Elasticity and plasticity in stiff and flexible oligomeric glasses

In this paper we focus on the mechanical properties of oligomeric glasses (waxes), employing a microscopic model that provides, via numerical simulations, information about the shear modulus of such materials, the failure mechanism via plastic instabilities, and the geometric responses of the oligomers themselves to a mechanical load. We present a microscopic theory that explains the numerically observed phenomena, including an exact theory of the shear modulus and of the plastic instabilities, both local and system spanning. In addition we present a model to explain the geometric changes in the oligomeric chains under increasing strains.

Figure 1

The intermediate scattering function vs time (for various temperatures) and the relaxation time vs inverse temperature. Upper panel: $\kappa =0$; lower panel: $\kappa =2$.

Figure 2

A typical stress vs strain curve obtained by AQS straining of 256 polymers of chain length 20 with stiffness parameter $\kappa =2$. Smooth (linear) increases in the strain are punctuated with sharp drops.

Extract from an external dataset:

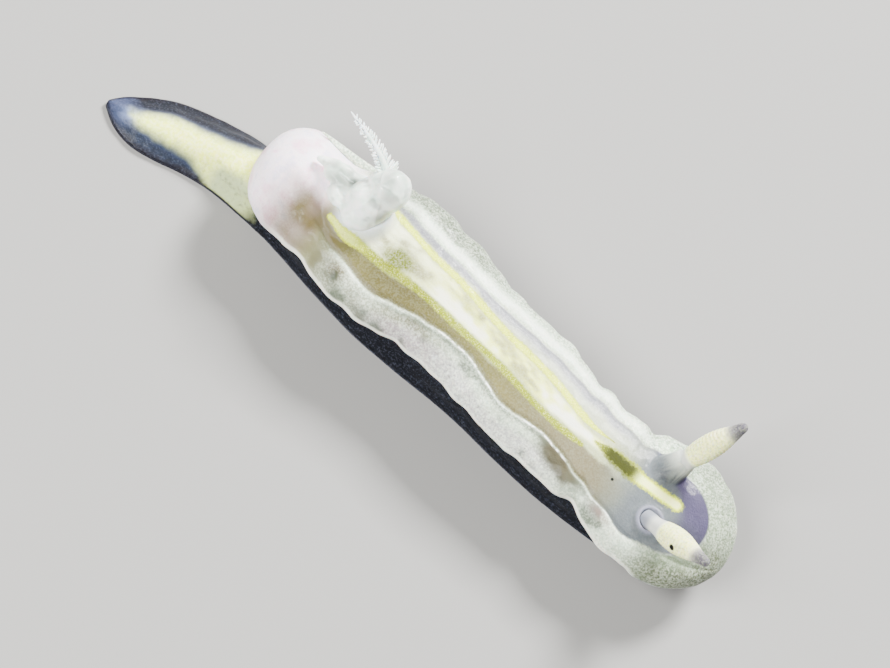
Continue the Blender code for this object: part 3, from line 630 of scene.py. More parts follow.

The trajectory of stress vs strain is reversible only until the first drop. The sharp drops are plastic events as explained in the text. Inset: Blow-up of the first few plastic drops.

Figure 3

Log-log plots of the average magnitude of the stress drops $\Delta \sigma$ and energy drops $\Delta U$ in the steady state (after the yield strain had been passed) as a function of the number of particles in the system.

Figure 4

Raw and rescaled pdf's for the energy drops in the steady state. The data collapse in the tails of the distributions supports the scaling laws presented in Eqs. (9) and (10).

Figure 5

Upper panel: Stress vs strain for different $\kappa$ for the stiff polymer $\left(\alpha =1\right)$. The stress reaches to the same steady state for the finite $\kappa$. Bottom panel: The variation of total internal potential energy with strain. The data averaged over 40 independent realizations are shown.

Figure 6

Variation of the three individual contributions to the total potential energy arising from different interactions of each with strain. Upper panel: $U_{\mathrm{LJ}}$ vs strain for different $\kappa$. The potential energy due to the LJ interaction increases on increase of $\kappa$. Middle panel: $U_{\mathrm{FENE}}$ vs strain for different $\kappa$. Bottom panel: $U_{\mathrm{angle}}$ vs strain. The potential energy $U_{\mathrm{angle}}$ decreases on increase of the stiffness of the chain.

Figure 7

Variation of end to end length $R_{\mathit{ee}}$ of the stiff polymers with the applied strain $\gamma$ as a function of $\kappa$.

Figure 8

Snapshot of the polymer in the box for $\kappa =0$ (upper panel) and $\kappa =10$ (lower panel). From left to right: (a) $\gamma =0$, (b) $\gamma =1$, and (c) $\gamma =5$. For $\kappa =0$ the polymers are coiled for zero strain, and they stretch on average upon increasing of the strain. The opposite occurs for $\kappa =10$.

Figure 9

The average angular measure $\langle cos\theta \rangle$ (upper panel), the average equilibrium end-to-end length $R_{ee}\left(0\right)$ (middle panel,) and the average persistence length $\left({\ell }_p\right)$ (lower panel) as a function of $\kappa$ at zero strain $\left(\gamma =0\right)$. The red dots with error bars are the data obtained from numerical simulations, and black curves are the theoretical estimates obtained using the theory discussed in Sec. 3d.

Figure 10

The variation of the smallest eigenvalue ${\lambda }_P$ as $\gamma$ is increased, In the upper panel we see the eigenvalue dips to zero, then recovers after the instability is over, and again dips to zero at the next instability. In the lower panel we choose to blow up the region of the first instability to demonstrate the approach of the eigenvalue to zero with a square-root singularity [Eq. (23)].

Figure 11

The eigenvector ${\Psi }_P$ and the nonaffine displacement field associated with the first plastic instability as $\lambda \to 0$. The length units are normalized to the full length of the box.

Figure 12

Log-log plot of the eigen value of the plastic mode ${\lambda }_P$ vs ${\gamma }_P-\gamma$ for $\kappa =2$ (top panel) and for $\kappa$=8 (bottom panel) near the first elementary plastic event for semiflexible $\left(\alpha =2\right)$ polymer. The exponent is approximately $0.5$.

Figure 13

The eigenfunction ${\Psi }_P$ and the nonaffine displacement field associated with a shear localizing plastic instability as $\lambda \to 0$. Note the global connection between the series of quadrupoles arranged along the line, such that the displacement field is pointing right above and left below the line. This IS the phenomenon of shear localization. The length units are normalized to the box size.

Figure 14

Comparison of the theoretically calculated and the numerically estimated shear modulus for various values of $\kappa$. The relatively large error bars stem from the relative smallness of the system, in which different realizations give a spread of values of the shear modulus. Nevertheless the agreement between theory and simulations is quite satisfactory.